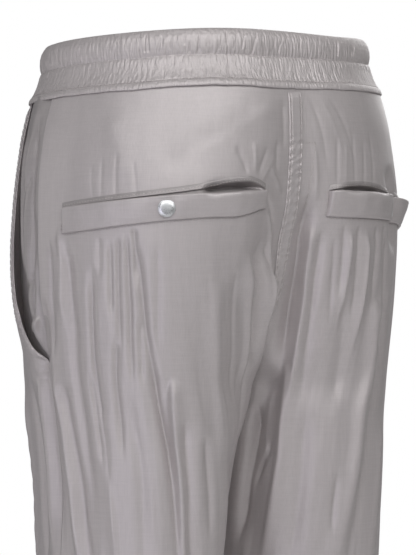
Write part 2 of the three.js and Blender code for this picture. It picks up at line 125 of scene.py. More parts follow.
# ---- Folds ----
# Creases: start, middle and end on the cloth, width, depth (out of the body if
# positive) and for some a lean, which turns a crease into a step.
CREASES = {}
CREASES["back_left"] = [
    # The fold over the crotch, and the hollow below it on the inner leg.
    (230, -188, 239, -280, 226, -358, 19, 8),
    (212, -340, 204, -470, 196, -640, 30, -9.5),
    (208, -218, 209, -290, 204, -376, 9, -3.6),
    (221, -226, 221, -290, 214, -366, 2.2, -1.6),
    # Long folds from under the pocket down the outer leg.
    (4, -225, -2, -336, 6, -480, 7, -4.2),
    (11, -292, 15, -372, 30, -520, 4.6, 4, -0.4),
    (22, -300, 26, -372, 46, -520, 7, -5.6, 0.3),
    (37, -178, 37, -283, 43, -480, 6.5, -4.2),
    (28, -165, 29, -215, 27, -262, 4, 1.8),
    (16, -178, 15, -235, 11, -290, 3, -1.6),
    (52, -290, 53, -335, 55, -380, 2.4, -1.8),
    (59, -322, 60, -385, 64, -500, 5, 1.8),
    (64, -200, 57, -292, 64, -425, 3.4, -2.8),
    (80, -181, 79, -217, 77, -252, 2.4, -1.7),
    (89, -178, 85, -221, 84, -286, 2.4, -2.2),
    (95, -174, 94, -233, 91, -318, 2.4, -2.2),
    (102, -173, 102, -192, 100, -226, 2.2, -1.6),
    (104, -182, 109, -293, 119, -500, 4, -3),
    (80, -262, 76, -311, 73, -374, 2.8, -2.2),
    (103, -248, 101, -275, 100, -310, 2, -1.6),
    (111, -285, 112, -334, 115, -392, 2.8, -2),
    (86, -300, 86, -384, 88, -500, 9, -1.8),
    (126, -296, 119, -366, 121, -500, 4, 3.2, -0.6),
    (134, -330, 128, -393, 131, -500, 6, -3.4),
    (149, -345, 148, -385, 148, -440, 4, -1.8),
    (155, -225, 154, -317, 155, -430, 8, -1.4),
    (70, -180, 70, -196, 68, -216, 2, -1),
    (122, -186, 119, -234, 116, -280, 3, -1.1),
    (174, -215, 173, -276, 171, -370, 8, 2.2, 0.4),
    (192, -205, 190, -262, 188, -330, 6, -2),
    (206, -192, 214, -250, 216, -322, 4.6, 3.2, 0.3),
    (223, -182, 227, -238, 226, -296, 5.4, -6),
    (236, -176, 240, -215, 240, -262, 4, 2.4),
    # The back pocket's mouth and the pulls round it.
    (158, -143.8, 192, -140.2, 222, -141, 2.3, -10),
    (186, -104, 195, -118, 202, -131, 2.2, -0.8),
    (203, -100, 207, -116, 208, -131, 2.2, 0.6),
    (220, -104, 215, -118, 211, -132, 2.2, -0.8),
    (230, -110, 223, -124, 216, -136, 2.2, 0.6),
    (62, -118, 63, -136, 65, -152, 1.3, -0.3),
    (71, -112, 72, -132, 73, -152, 1.2, -0.35),
    (84, -106, 85, -130, 87, -152, 1.3, -0.4),
    (99, -116, 102, -133, 105, -150, 1.2, -0.35),
    # Soft pulls across the seat and the puckers beside the back seam.
    (120, -128, 165, -101, 226, -69, 12, -1.1),
    (140, -118, 186, -90, 232, -57, 9, 0.9),
    (70, -70, 86, -108, 84, -138, 12, 0.9),
    (226, -60, 234, -84, 240, -112, 2.6, -0.7),
    (224, -143, 233, -156, 244, -176, 2.4, -1.6),
    (230, -98, 232, -112, 236, -128, 2.2, -0.9),
    (226, -124, 236, -134, 245, -146, 2.4, 0.9),
    (228, -160, 236, -174, 244, -196, 2.4, 1),
    (232, -186, 238, -202, 243, -226, 2.6, -2),
    (240, -208, 244, -232, 246, -262, 2.6, 1.8),
]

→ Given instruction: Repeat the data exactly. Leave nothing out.

→ Final result:
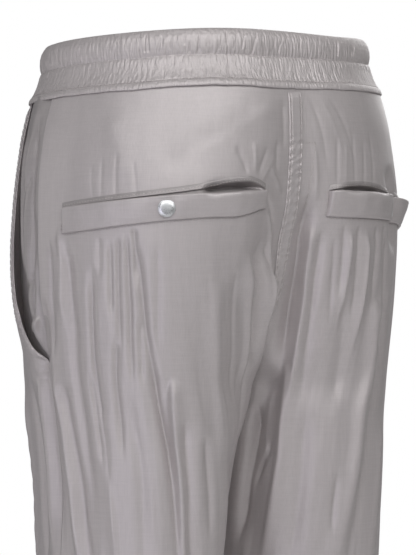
Write part 2 of the three.js and Blender code for this picture. It picks up at line 125 of scene.py. More parts follow.
# ---- Folds ----
# Creases: start, middle and end on the cloth, width, depth (out of the body if
# positive) and for some a lean, which turns a crease into a step.
CREASES = {}
CREASES["back_left"] = [
    # The fold over the crotch, and the hollow below it on the inner leg.
    (230, -188, 239, -280, 226, -358, 19, 8),
    (212, -340, 204, -470, 196, -640, 30, -9.5),
    (208, -218, 209, -290, 204, -376, 9, -3.6),
    (221, -226, 221, -290, 214, -366, 2.2, -1.6),
    # Long folds from under the pocket down the outer leg.
    (4, -225, -2, -336, 6, -480, 7, -4.2),
    (11, -292, 15, -372, 30, -520, 4.6, 4, -0.4),
    (22, -300, 26, -372, 46, -520, 7, -5.6, 0.3),
    (37, -178, 37, -283, 43, -480, 6.5, -4.2),
    (28, -165, 29, -215, 27, -262, 4, 1.8),
    (16, -178, 15, -235, 11, -290, 3, -1.6),
    (52, -290, 53, -335, 55, -380, 2.4, -1.8),
    (59, -322, 60, -385, 64, -500, 5, 1.8),
    (64, -200, 57, -292, 64, -425, 3.4, -2.8),
    (80, -181, 79, -217, 77, -252, 2.4, -1.7),
    (89, -178, 85, -221, 84, -286, 2.4, -2.2),
    (95, -174, 94, -233, 91, -318, 2.4, -2.2),
    (102, -173, 102, -192, 100, -226, 2.2, -1.6),
    (104, -182, 109, -293, 119, -500, 4, -3),
    (80, -262, 76, -311, 73, -374, 2.8, -2.2),
    (103, -248, 101, -275, 100, -310, 2, -1.6),
    (111, -285, 112, -334, 115, -392, 2.8, -2),
    (86, -300, 86, -384, 88, -500, 9, -1.8),
    (126, -296, 119, -366, 121, -500, 4, 3.2, -0.6),
    (134, -330, 128, -393, 131, -500, 6, -3.4),
    (149, -345, 148, -385, 148, -440, 4, -1.8),
    (155, -225, 154, -317, 155, -430, 8, -1.4),
    (70, -180, 70, -196, 68, -216, 2, -1),
    (122, -186, 119, -234, 116, -280, 3, -1.1),
    (174, -215, 173, -276, 171, -370, 8, 2.2, 0.4),
    (192, -205, 190, -262, 188, -330, 6, -2),
    (206, -192, 214, -250, 216, -322, 4.6, 3.2, 0.3),
    (223, -182, 227, -238, 226, -296, 5.4, -6),
    (236, -176, 240, -215, 240, -262, 4, 2.4),
    # The back pocket's mouth and the pulls round it.
    (158, -143.8, 192, -140.2, 222, -141, 2.3, -10),
    (186, -104, 195, -118, 202, -131, 2.2, -0.8),
    (203, -100, 207, -116, 208, -131, 2.2, 0.6),
    (220, -104, 215, -118, 211, -132, 2.2, -0.8),
    (230, -110, 223, -124, 216, -136, 2.2, 0.6),
    (62, -118, 63, -136, 65, -152, 1.3, -0.3),
    (71, -112, 72, -132, 73, -152, 1.2, -0.35),
    (84, -106, 85, -130, 87, -152, 1.3, -0.4),
    (99, -116, 102, -133, 105, -150, 1.2, -0.35),
    # Soft pulls across the seat and the puckers beside the back seam.
    (120, -128, 165, -101, 226, -69, 12, -1.1),
    (140, -118, 186, -90, 232, -57, 9, 0.9),
    (70, -70, 86, -108, 84, -138, 12, 0.9),
    (226, -60, 234, -84, 240, -112, 2.6, -0.7),
    (224, -143, 233, -156, 244, -176, 2.4, -1.6),
    (230, -98, 232, -112, 236, -128, 2.2, -0.9),
    (226, -124, 236, -134, 245, -146, 2.4, 0.9),
    (228, -160, 236, -174, 244, -196, 2.4, 1),
    (232, -186, 238, -202, 243, -226, 2.6, -2),
    (240, -208, 244, -232, 246, -262, 2.6, 1.8),
]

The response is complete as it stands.